╭──

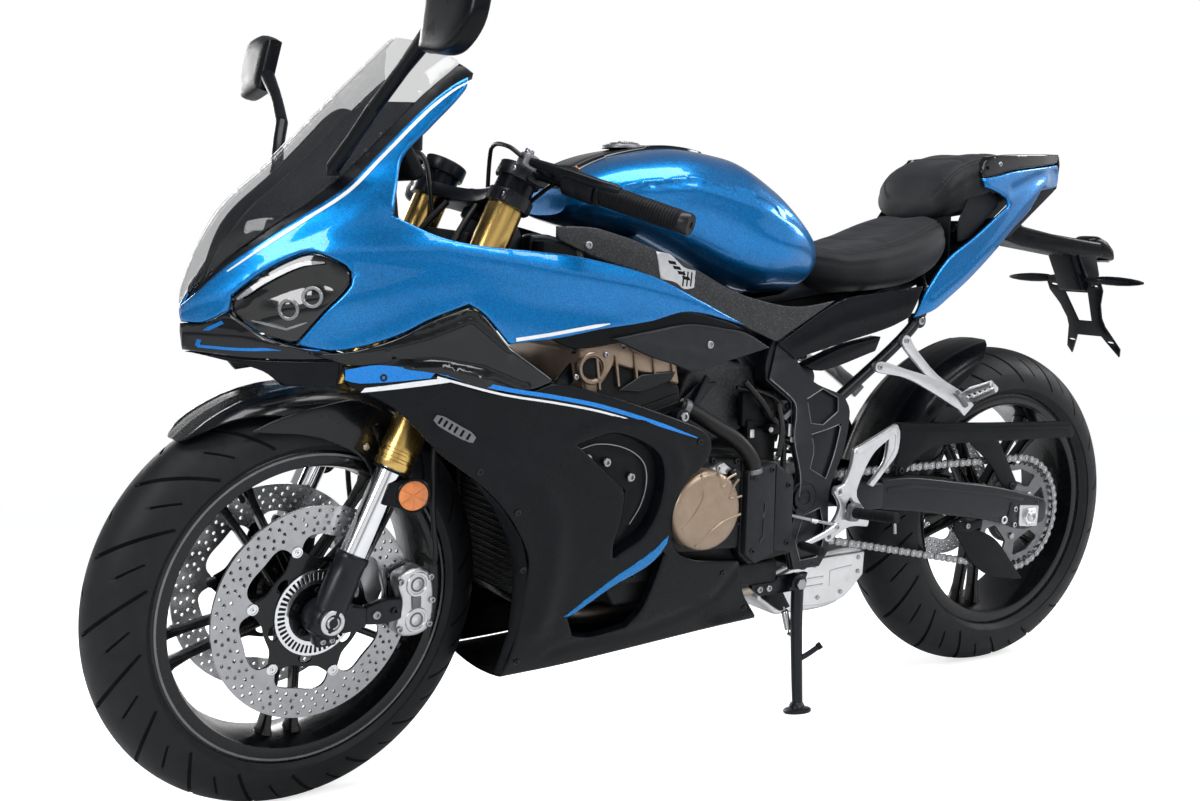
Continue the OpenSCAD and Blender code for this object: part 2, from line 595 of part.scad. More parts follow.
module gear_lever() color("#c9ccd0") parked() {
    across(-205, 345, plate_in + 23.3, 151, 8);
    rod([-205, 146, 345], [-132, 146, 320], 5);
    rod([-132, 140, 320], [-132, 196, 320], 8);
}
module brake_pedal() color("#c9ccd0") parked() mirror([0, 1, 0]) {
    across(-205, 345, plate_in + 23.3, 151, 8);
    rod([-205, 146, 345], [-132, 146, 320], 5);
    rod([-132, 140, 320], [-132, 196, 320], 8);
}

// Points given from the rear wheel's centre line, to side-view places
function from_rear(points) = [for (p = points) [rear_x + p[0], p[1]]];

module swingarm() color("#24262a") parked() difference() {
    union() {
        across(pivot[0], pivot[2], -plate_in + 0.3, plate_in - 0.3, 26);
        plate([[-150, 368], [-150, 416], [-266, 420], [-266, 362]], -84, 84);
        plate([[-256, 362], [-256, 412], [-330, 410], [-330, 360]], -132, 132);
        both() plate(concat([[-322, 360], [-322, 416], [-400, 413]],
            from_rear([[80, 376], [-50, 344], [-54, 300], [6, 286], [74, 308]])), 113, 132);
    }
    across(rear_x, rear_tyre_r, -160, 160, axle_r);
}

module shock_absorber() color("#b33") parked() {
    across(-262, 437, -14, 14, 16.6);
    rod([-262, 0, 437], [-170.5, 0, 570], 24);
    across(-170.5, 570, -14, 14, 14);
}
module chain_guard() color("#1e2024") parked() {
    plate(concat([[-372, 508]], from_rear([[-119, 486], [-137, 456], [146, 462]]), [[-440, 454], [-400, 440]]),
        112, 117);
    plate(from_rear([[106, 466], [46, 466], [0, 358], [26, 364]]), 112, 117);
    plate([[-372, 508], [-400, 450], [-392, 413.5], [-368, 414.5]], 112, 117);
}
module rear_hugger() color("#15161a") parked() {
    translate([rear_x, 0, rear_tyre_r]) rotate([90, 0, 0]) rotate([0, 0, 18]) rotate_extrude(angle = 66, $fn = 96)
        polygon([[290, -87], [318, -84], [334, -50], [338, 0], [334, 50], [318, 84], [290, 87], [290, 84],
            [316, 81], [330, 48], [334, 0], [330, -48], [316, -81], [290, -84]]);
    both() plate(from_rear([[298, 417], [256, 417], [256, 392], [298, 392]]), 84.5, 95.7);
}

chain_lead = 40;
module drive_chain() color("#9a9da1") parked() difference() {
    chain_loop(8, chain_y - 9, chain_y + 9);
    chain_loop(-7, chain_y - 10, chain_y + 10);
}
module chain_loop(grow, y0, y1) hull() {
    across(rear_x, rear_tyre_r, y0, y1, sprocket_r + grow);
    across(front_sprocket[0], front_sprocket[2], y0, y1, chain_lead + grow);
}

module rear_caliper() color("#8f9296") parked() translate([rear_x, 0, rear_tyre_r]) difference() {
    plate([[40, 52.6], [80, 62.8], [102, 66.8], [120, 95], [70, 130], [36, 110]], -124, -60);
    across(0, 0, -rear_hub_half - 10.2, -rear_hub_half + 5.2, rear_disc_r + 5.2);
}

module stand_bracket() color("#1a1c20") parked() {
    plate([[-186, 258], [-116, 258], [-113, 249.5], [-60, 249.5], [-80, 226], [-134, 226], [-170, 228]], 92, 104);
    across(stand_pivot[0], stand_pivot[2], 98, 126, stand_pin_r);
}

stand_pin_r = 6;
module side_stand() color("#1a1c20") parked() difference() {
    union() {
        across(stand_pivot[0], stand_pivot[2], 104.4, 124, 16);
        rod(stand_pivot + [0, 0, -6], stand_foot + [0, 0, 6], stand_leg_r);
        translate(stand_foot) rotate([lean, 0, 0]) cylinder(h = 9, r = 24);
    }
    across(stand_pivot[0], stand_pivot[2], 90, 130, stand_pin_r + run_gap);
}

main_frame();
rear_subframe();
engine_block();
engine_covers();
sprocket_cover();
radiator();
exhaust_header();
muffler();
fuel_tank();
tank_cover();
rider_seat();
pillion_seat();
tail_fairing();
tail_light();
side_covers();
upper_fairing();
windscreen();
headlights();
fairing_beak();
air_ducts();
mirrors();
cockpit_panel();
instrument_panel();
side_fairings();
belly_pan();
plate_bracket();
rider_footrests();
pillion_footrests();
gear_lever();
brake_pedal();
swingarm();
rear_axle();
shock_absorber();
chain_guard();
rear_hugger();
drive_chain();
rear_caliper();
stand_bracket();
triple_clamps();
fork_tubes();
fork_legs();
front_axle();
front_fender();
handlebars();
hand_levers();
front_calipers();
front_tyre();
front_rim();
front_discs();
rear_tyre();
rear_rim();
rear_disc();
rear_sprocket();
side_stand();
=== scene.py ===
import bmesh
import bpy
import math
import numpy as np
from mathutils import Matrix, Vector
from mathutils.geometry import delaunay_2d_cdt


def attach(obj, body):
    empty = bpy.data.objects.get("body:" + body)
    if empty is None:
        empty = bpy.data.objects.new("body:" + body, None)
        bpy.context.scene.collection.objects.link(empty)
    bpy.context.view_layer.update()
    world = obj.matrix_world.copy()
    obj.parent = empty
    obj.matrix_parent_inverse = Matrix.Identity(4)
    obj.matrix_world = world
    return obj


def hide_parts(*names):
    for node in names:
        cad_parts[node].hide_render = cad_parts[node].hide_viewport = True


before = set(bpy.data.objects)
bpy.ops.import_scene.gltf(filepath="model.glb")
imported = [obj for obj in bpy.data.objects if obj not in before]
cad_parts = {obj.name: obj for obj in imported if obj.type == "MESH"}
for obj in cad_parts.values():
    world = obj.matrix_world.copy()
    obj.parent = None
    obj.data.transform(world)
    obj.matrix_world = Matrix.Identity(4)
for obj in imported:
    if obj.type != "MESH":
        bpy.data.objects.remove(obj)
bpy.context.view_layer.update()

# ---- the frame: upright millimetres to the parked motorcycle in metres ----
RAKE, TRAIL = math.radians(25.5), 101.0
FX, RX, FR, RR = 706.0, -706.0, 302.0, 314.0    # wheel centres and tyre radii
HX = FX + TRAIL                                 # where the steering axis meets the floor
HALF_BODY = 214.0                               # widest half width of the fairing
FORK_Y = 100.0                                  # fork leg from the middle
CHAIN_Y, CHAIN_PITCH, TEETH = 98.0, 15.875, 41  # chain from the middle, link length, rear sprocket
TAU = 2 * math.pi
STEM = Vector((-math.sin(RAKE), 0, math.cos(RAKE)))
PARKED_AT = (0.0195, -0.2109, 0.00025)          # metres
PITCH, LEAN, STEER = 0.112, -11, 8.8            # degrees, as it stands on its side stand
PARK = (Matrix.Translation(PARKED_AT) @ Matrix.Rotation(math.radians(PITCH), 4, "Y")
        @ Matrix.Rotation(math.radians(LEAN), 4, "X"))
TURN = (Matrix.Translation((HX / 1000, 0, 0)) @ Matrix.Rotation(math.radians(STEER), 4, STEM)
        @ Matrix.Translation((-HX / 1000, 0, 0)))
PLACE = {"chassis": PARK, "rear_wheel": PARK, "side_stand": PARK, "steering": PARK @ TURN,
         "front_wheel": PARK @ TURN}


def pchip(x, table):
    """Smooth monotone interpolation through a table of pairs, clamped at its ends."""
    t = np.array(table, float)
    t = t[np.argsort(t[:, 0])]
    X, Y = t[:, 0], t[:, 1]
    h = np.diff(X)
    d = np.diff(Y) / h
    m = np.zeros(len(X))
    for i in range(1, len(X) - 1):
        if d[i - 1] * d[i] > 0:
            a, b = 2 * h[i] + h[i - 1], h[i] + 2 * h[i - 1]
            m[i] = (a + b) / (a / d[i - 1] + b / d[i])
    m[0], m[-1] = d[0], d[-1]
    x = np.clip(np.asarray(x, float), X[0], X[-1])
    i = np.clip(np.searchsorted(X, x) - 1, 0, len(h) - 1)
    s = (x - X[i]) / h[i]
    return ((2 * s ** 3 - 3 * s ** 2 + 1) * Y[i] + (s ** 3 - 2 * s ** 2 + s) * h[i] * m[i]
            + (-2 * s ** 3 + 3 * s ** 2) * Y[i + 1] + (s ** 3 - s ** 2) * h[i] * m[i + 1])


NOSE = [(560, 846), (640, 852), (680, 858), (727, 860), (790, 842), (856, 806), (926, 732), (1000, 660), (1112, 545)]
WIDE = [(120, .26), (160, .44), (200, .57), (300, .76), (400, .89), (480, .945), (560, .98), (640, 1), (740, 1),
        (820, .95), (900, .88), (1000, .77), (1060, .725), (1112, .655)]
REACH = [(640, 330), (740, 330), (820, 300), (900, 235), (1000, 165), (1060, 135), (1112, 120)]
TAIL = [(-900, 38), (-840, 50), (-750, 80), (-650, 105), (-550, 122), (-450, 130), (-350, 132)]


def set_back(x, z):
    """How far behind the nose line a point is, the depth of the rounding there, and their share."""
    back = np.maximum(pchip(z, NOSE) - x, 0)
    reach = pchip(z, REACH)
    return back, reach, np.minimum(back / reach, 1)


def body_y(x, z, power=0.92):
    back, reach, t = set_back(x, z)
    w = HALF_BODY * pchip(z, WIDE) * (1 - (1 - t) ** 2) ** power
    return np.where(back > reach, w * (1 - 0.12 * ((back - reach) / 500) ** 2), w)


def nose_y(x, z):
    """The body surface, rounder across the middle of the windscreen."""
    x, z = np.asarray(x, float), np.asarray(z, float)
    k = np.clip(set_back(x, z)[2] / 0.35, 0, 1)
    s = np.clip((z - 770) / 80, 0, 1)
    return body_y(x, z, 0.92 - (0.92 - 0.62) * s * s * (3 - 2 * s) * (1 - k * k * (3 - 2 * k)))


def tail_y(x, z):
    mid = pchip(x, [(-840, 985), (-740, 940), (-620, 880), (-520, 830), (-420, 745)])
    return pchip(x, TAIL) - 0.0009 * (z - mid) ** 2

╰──

● EXERCISE INSTRUCTIONS
Give back, word for word, only the lines above from the line holding "stand_pin_r = 6;" to the line holding "obj.matrix_world = Matrix.Identity(4)", both included.

● EXERCISE RESULT
stand_pin_r = 6;
module side_stand() color("#1a1c20") parked() difference() {
    union() {
        across(stand_pivot[0], stand_pivot[2], 104.4, 124, 16);
        rod(stand_pivot + [0, 0, -6], stand_foot + [0, 0, 6], stand_leg_r);
        translate(stand_foot) rotate([lean, 0, 0]) cylinder(h = 9, r = 24);
    }
    across(stand_pivot[0], stand_pivot[2], 90, 130, stand_pin_r + run_gap);
}

main_frame();
rear_subframe();
engine_block();
engine_covers();
sprocket_cover();
radiator();
exhaust_header();
muffler();
fuel_tank();
tank_cover();
rider_seat();
pillion_seat();
tail_fairing();
tail_light();
side_covers();
upper_fairing();
windscreen();
headlights();
fairing_beak();
air_ducts();
mirrors();
cockpit_panel();
instrument_panel();
side_fairings();
belly_pan();
plate_bracket();
rider_footrests();
pillion_footrests();
gear_lever();
brake_pedal();
swingarm();
rear_axle();
shock_absorber();
chain_guard();
rear_hugger();
drive_chain();
rear_caliper();
stand_bracket();
triple_clamps();
fork_tubes();
fork_legs();
front_axle();
front_fender();
handlebars();
hand_levers();
front_calipers();
front_tyre();
front_rim();
front_discs();
rear_tyre();
rear_rim();
rear_disc();
rear_sprocket();
side_stand();
=== scene.py ===
import bmesh
import bpy
import math
import numpy as np
from mathutils import Matrix, Vector
from mathutils.geometry import delaunay_2d_cdt


def attach(obj, body):
    empty = bpy.data.objects.get("body:" + body)
    if empty is None:
        empty = bpy.data.objects.new("body:" + body, None)
        bpy.context.scene.collection.objects.link(empty)
    bpy.context.view_layer.update()
    world = obj.matrix_world.copy()
    obj.parent = empty
    obj.matrix_parent_inverse = Matrix.Identity(4)
    obj.matrix_world = world
    return obj


def hide_parts(*names):
    for node in names:
        cad_parts[node].hide_render = cad_parts[node].hide_viewport = True


before = set(bpy.data.objects)
bpy.ops.import_scene.gltf(filepath="model.glb")
imported = [obj for obj in bpy.data.objects if obj not in before]
cad_parts = {obj.name: obj for obj in imported if obj.type == "MESH"}
for obj in cad_parts.values():
    world = obj.matrix_world.copy()
    obj.parent = None
    obj.data.transform(world)
    obj.matrix_world = Matrix.Identity(4)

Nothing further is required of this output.